_PROVIDED ENTRIES_
-- Start --

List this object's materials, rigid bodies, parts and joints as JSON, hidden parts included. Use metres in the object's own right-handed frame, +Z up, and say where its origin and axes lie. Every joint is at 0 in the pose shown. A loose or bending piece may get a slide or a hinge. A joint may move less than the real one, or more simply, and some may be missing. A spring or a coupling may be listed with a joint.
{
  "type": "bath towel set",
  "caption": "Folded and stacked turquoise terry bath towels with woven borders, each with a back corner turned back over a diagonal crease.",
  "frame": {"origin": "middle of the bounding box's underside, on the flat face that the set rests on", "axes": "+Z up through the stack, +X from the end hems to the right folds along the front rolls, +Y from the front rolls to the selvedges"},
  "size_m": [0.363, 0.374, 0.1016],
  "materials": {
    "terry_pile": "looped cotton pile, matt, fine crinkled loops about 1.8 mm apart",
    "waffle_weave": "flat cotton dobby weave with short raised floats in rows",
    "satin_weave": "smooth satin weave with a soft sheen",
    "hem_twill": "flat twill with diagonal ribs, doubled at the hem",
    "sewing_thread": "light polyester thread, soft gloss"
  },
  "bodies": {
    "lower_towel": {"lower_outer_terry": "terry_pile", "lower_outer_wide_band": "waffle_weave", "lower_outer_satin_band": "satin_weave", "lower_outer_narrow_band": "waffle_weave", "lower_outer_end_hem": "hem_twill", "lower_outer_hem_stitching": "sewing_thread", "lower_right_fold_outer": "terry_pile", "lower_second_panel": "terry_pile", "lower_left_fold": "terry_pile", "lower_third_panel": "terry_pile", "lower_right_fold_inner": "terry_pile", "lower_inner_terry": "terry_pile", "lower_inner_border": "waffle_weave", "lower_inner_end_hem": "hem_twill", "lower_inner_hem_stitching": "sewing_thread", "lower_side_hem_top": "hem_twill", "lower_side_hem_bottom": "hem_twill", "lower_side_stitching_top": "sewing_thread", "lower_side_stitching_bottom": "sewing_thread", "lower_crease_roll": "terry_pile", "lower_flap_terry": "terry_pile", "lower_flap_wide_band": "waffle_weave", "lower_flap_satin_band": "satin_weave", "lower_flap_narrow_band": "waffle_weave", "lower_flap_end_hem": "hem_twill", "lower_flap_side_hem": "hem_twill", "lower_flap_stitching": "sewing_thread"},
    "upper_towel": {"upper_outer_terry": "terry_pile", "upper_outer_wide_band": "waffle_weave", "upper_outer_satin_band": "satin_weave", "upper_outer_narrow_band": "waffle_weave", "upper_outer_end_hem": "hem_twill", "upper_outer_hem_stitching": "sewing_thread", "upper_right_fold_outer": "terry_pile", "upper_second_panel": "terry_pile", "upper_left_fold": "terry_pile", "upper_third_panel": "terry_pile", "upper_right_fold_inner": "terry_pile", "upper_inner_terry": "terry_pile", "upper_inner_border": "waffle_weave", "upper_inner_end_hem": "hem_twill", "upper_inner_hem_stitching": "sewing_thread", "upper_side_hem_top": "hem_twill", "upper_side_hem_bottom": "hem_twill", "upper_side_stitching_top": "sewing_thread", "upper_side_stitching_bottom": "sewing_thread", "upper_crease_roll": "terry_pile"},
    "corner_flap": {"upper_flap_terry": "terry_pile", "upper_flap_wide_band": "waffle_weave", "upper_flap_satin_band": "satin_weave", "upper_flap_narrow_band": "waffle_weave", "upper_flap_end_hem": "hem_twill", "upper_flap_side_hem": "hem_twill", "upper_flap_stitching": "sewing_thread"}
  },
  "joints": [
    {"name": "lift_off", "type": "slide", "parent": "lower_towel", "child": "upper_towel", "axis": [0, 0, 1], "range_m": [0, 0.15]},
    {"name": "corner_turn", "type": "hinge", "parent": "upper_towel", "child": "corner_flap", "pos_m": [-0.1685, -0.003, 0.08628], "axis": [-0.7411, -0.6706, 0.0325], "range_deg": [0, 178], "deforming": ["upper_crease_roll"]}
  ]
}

-- End --
-- Start --

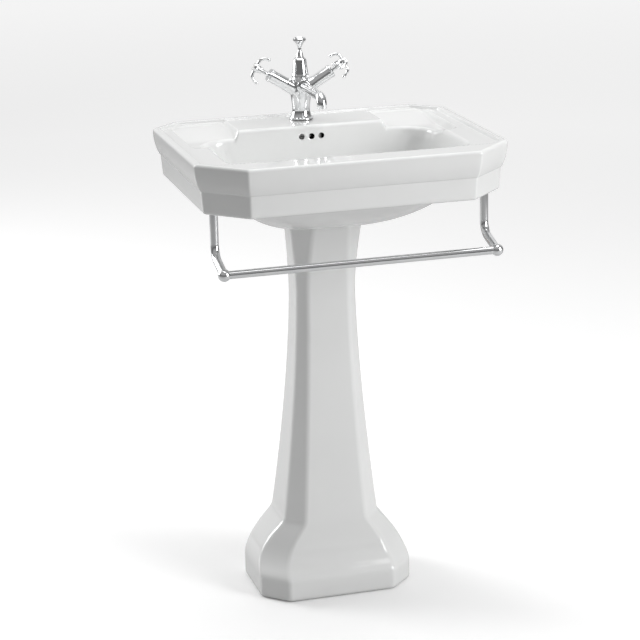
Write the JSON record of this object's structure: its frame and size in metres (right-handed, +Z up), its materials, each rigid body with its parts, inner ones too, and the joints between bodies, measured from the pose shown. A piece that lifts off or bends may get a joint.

-- End --
-- Start --

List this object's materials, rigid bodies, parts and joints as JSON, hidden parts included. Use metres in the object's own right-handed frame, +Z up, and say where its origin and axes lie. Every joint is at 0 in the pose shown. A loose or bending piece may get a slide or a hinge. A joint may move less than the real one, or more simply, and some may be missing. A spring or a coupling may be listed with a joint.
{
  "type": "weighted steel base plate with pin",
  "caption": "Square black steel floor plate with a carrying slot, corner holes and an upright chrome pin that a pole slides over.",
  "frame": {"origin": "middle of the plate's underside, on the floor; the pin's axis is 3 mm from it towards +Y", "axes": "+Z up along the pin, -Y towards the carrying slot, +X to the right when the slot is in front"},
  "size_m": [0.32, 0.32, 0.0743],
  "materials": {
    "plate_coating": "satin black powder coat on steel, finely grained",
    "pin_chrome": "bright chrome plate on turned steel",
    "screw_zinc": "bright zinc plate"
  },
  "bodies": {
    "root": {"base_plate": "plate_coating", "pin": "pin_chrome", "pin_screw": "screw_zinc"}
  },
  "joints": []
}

-- End --

_EXERCISE PROMPT_
Every line of the listing that holds "with" is to be counted; give only the resulting number.

_WRITTEN ANSWER_
9